Along with tornado damage, over eight thousand Selma residents woke up without electricity. The website Poweroutage.us lists over eleven thousand residents of nearby Tallapoosa and Elmore counties are without electricity. Autauga County between Selma and Montgomery have over thirteen hundred outages. That’s where Alabama’s six deaths occurred, according to local law enforcement. Emergency managers in Autauga say the fatalities occurred in homes in the Old Kingston community. The director says at least a dozen people have been injured severely enough to be taken to local hospitals.
In Selma, a city etched in the history of the civil rights movement, a tornado cut a wide path through the downtown area, where brick buildings collapsed, oak trees were uprooted, cars were on their side and power lines were left dangling. Plumes of thick, black smoke rose over the city from a fire burning. It wasn't immediately known whether the storm caused the blaze.

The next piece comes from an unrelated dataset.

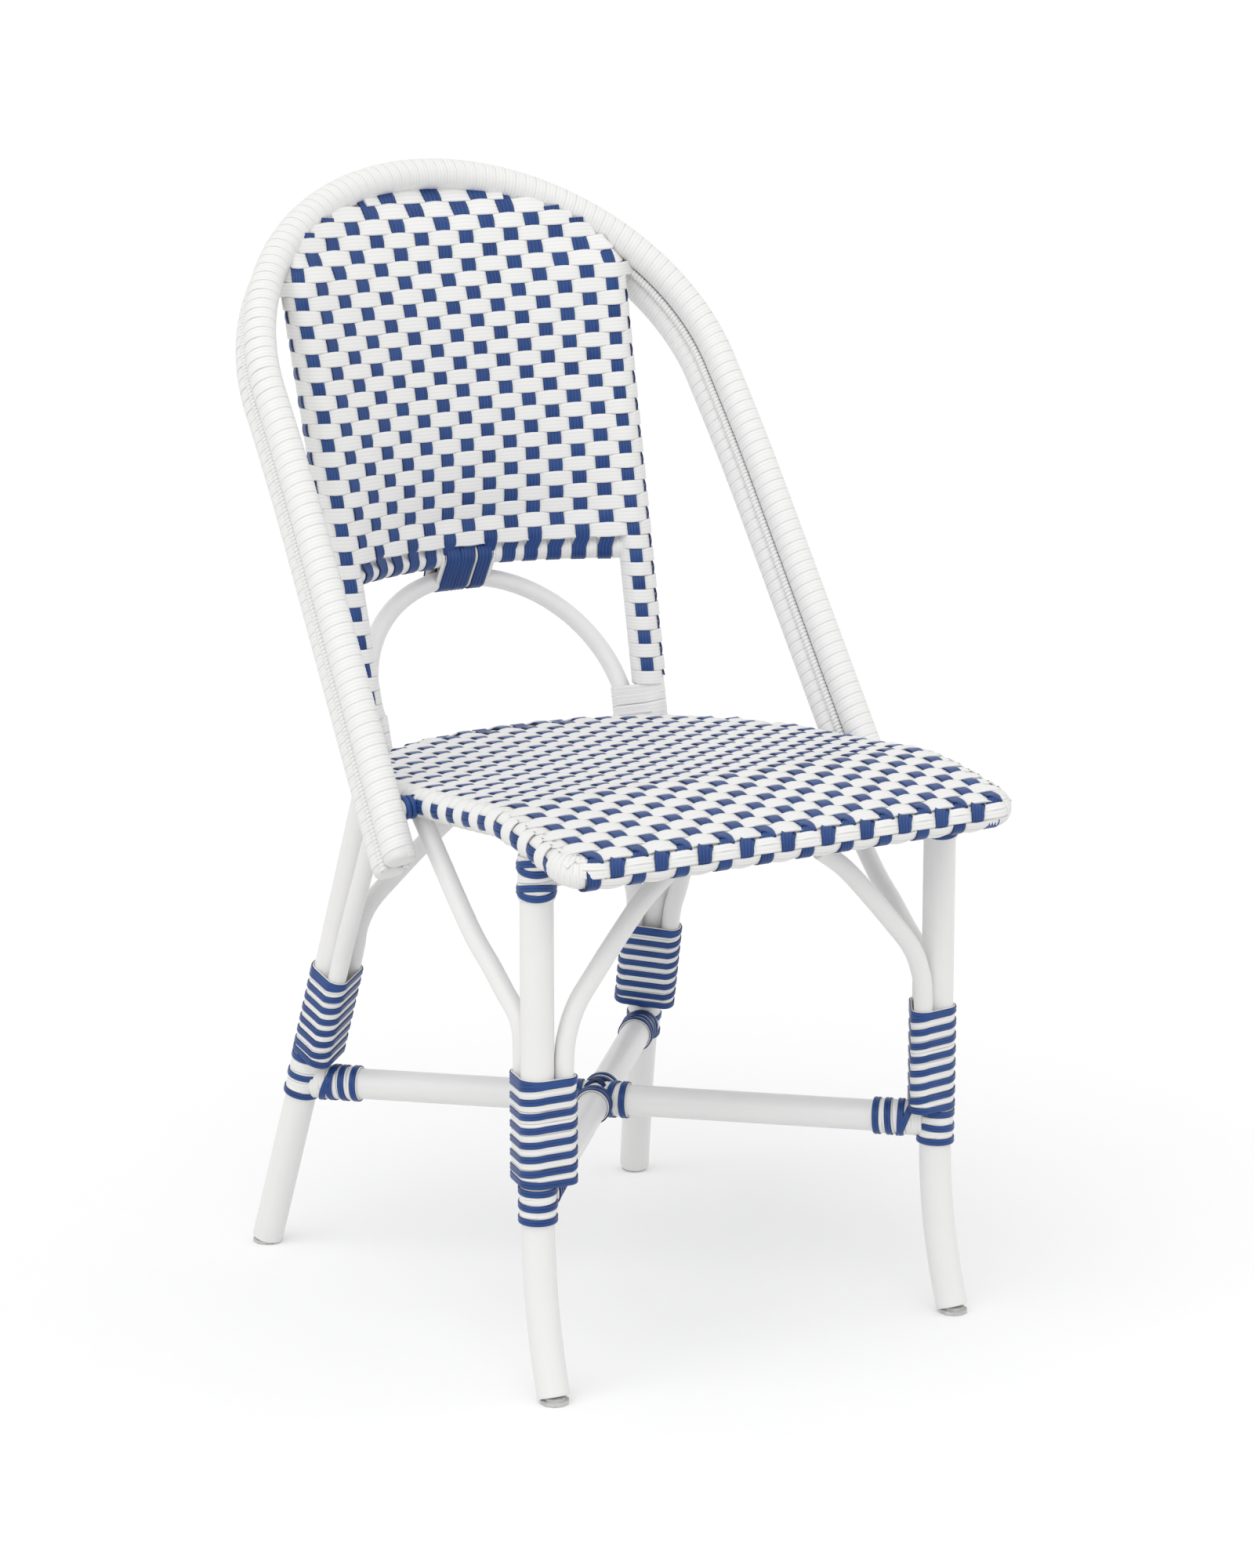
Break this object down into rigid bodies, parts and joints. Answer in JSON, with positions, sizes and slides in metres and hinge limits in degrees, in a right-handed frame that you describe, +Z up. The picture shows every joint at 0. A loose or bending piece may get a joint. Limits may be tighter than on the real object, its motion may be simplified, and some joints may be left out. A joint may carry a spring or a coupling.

Selma Mayor James Perkins said no fatalities have been reported, but several people were seriously injured.
Another person was killed in Georgia, where severe winds knocked out power to tens of thousands of people in the “Peach State.” Officials in Griffin, south of Atlanta, told local news outlets that multiple people had been trapped inside an apartment complex after trees fell on it.
Nationwide, there were over thirty separate tornado reports from the National Weather, with a handful of tornado warnings still in effect in Georgia, South Carolina and North Carolina. However, the reports were not yet confirmed and some of them could later be classified as wind damage after assessments are done in coming days.